| EXERCISE DETAILS |
List each line of the data in which the string "from" appears.

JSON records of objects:
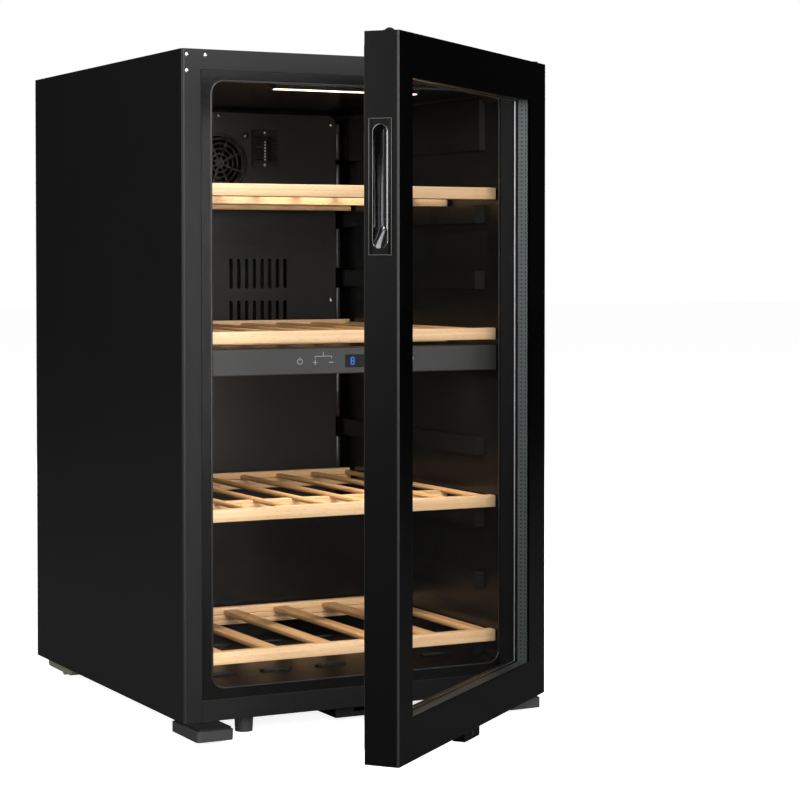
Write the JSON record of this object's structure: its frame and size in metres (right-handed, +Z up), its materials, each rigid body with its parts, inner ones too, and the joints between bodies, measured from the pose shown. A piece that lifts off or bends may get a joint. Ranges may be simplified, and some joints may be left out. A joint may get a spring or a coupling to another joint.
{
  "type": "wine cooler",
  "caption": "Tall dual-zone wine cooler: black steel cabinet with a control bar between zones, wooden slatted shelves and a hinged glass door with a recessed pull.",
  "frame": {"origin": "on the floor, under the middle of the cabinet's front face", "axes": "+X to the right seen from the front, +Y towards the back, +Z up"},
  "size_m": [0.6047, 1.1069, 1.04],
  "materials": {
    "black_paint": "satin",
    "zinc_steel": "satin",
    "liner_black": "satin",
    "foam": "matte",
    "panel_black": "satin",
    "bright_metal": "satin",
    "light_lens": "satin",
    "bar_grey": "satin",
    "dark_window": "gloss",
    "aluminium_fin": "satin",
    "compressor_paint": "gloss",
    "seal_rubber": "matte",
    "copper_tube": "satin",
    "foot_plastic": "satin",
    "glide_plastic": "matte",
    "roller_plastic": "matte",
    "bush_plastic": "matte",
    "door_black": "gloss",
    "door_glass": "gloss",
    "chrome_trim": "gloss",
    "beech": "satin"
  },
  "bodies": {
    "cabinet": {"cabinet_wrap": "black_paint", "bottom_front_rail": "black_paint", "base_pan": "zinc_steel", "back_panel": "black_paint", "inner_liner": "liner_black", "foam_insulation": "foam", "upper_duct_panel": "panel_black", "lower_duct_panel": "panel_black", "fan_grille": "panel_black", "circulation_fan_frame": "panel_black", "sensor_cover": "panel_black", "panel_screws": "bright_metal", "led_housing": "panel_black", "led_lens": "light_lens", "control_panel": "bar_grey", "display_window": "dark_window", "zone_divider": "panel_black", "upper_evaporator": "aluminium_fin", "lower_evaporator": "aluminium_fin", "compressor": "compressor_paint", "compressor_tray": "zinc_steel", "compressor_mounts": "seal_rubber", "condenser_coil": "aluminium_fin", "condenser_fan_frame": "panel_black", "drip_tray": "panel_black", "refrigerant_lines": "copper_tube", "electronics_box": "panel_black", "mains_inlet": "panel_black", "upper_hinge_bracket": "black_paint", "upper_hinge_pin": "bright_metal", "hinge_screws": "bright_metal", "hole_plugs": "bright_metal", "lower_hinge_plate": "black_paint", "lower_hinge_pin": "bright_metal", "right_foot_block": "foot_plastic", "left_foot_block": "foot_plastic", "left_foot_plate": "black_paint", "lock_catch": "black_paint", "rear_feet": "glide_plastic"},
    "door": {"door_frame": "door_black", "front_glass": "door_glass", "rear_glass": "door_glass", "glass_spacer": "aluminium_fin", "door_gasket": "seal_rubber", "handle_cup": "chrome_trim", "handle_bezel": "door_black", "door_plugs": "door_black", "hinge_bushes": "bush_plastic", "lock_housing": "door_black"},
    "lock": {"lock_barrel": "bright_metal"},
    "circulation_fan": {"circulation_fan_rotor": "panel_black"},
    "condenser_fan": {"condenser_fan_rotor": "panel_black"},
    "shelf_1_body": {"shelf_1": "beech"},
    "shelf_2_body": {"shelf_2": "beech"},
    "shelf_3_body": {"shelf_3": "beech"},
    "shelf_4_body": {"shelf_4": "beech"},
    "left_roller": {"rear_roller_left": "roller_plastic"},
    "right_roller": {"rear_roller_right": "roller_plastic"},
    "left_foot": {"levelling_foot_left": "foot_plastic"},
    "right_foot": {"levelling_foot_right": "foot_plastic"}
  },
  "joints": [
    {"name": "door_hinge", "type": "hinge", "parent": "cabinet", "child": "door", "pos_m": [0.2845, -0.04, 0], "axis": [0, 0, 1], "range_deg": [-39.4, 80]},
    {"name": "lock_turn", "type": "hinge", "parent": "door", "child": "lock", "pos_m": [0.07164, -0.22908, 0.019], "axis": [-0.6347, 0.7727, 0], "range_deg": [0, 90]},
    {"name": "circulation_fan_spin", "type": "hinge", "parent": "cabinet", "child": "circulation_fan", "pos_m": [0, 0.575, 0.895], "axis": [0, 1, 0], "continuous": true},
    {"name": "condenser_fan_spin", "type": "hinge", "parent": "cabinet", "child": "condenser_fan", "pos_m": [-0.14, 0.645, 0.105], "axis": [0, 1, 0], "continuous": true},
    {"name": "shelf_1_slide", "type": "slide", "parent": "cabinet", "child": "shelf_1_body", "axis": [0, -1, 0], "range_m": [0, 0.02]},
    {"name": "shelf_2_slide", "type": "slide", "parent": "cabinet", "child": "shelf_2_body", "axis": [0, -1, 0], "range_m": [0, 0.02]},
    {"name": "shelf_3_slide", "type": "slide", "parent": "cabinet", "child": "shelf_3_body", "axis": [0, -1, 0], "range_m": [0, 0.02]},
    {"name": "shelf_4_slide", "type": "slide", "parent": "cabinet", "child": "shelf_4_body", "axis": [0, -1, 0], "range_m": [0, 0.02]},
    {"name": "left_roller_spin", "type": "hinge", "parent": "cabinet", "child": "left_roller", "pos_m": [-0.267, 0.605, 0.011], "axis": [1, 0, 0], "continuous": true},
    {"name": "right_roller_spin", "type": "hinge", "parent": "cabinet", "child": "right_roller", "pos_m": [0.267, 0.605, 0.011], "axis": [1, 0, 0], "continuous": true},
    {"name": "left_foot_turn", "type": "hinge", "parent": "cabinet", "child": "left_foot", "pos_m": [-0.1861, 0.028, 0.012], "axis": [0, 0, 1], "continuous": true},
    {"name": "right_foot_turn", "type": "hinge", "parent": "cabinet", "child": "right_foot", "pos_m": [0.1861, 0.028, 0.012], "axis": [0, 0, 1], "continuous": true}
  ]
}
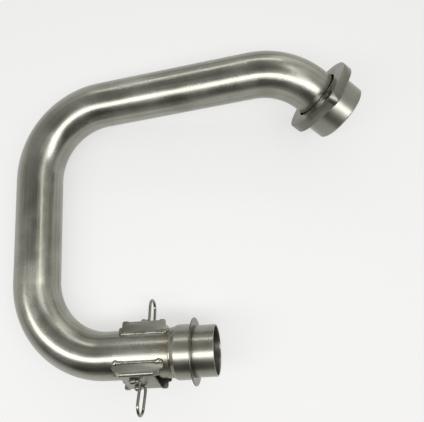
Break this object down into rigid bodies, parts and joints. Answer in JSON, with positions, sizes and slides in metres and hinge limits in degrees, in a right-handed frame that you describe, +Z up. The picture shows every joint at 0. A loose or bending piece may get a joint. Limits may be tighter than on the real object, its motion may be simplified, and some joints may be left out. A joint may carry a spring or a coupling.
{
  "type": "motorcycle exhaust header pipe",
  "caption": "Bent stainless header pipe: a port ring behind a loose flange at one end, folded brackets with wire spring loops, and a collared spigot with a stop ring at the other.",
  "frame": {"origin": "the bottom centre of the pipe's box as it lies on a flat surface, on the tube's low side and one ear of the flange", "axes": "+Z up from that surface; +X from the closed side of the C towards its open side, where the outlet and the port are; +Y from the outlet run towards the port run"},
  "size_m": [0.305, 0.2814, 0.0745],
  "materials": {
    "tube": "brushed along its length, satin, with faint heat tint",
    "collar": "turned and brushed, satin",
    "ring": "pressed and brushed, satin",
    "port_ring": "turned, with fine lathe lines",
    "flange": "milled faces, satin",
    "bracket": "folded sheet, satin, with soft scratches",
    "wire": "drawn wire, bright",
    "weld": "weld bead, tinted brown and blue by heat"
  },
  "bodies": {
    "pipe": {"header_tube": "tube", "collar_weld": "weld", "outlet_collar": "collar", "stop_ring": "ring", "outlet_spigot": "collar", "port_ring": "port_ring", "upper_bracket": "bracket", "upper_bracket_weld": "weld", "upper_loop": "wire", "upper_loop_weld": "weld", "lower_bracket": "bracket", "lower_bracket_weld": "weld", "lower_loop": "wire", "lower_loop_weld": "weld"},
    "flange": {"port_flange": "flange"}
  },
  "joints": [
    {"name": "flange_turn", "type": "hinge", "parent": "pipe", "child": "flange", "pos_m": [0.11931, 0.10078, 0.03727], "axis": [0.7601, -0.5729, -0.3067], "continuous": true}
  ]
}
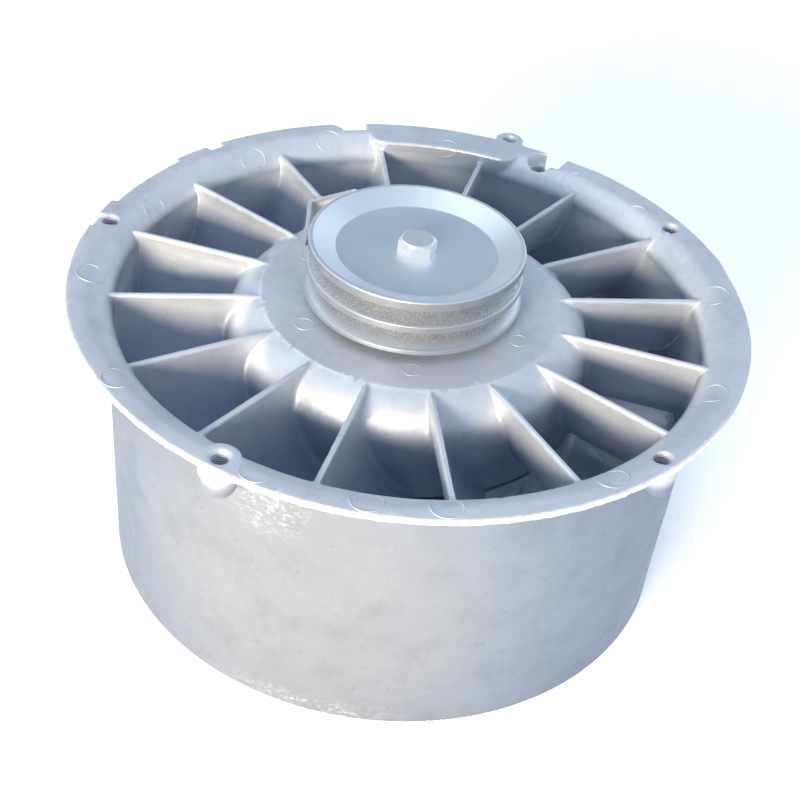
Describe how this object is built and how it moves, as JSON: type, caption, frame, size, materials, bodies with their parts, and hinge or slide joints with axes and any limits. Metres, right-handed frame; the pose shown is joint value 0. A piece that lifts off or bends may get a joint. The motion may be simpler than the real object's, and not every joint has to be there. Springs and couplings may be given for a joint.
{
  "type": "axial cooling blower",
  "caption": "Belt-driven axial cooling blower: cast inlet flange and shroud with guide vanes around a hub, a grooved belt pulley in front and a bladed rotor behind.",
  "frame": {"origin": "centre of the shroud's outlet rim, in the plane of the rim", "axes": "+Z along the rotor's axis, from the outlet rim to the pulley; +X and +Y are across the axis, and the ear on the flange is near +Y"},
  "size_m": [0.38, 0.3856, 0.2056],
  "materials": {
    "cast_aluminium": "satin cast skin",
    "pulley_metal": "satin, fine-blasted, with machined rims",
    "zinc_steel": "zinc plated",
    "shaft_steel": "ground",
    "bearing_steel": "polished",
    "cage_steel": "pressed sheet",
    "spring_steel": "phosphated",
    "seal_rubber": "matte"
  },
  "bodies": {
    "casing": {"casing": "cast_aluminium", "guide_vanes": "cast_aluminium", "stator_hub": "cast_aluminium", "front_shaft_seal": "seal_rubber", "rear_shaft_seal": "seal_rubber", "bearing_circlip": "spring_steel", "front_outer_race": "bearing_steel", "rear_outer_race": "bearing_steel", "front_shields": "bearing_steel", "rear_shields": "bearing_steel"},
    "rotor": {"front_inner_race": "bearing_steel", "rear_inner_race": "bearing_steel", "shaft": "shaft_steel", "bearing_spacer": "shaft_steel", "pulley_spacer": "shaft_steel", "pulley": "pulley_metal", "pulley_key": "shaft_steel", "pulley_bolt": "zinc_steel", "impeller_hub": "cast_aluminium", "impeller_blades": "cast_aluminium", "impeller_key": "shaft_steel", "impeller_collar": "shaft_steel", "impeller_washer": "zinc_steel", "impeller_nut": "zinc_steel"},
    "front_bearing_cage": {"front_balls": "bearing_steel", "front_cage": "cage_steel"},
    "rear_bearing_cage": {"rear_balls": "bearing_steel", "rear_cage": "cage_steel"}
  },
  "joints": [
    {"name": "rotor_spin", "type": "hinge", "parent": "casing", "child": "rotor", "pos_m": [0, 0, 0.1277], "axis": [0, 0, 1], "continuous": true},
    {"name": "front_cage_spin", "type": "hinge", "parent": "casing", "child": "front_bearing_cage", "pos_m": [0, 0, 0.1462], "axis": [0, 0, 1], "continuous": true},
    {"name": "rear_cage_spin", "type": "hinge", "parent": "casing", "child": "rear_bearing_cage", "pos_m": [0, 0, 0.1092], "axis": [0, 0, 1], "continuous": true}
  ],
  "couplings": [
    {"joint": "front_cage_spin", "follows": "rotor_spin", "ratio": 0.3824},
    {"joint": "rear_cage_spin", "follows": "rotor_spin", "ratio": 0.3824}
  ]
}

| THE OUTPUT |
Write the JSON record of this object's structure: its frame and size in metres (right-handed, +Z up), its materials, each rigid body with its parts, inner ones too, and the joints between bodies, measured from the pose shown. A piece that lifts off or bends may get a joint. Ranges may be simplified, and some joints may be left out. A joint may get a spring or a coupling to another joint.
  "frame": {"origin": "on the floor, under the middle of the cabinet's front face", "axes": "+X to the right seen from the front, +Y towards the back, +Z up"},
  "frame": {"origin": "the bottom centre of the pipe's box as it lies on a flat surface, on the tube's low side and one ear of the flange", "axes": "+Z up from that surface; +X from the closed side of the C towards its open side, where the outlet and the port are; +Y from the outlet run towards the port run"},
  "frame": {"origin": "centre of the shroud's outlet rim, in the plane of the rim", "axes": "+Z along the rotor's axis, from the outlet rim to the pulley; +X and +Y are across the axis, and the ear on the flange is near +Y"},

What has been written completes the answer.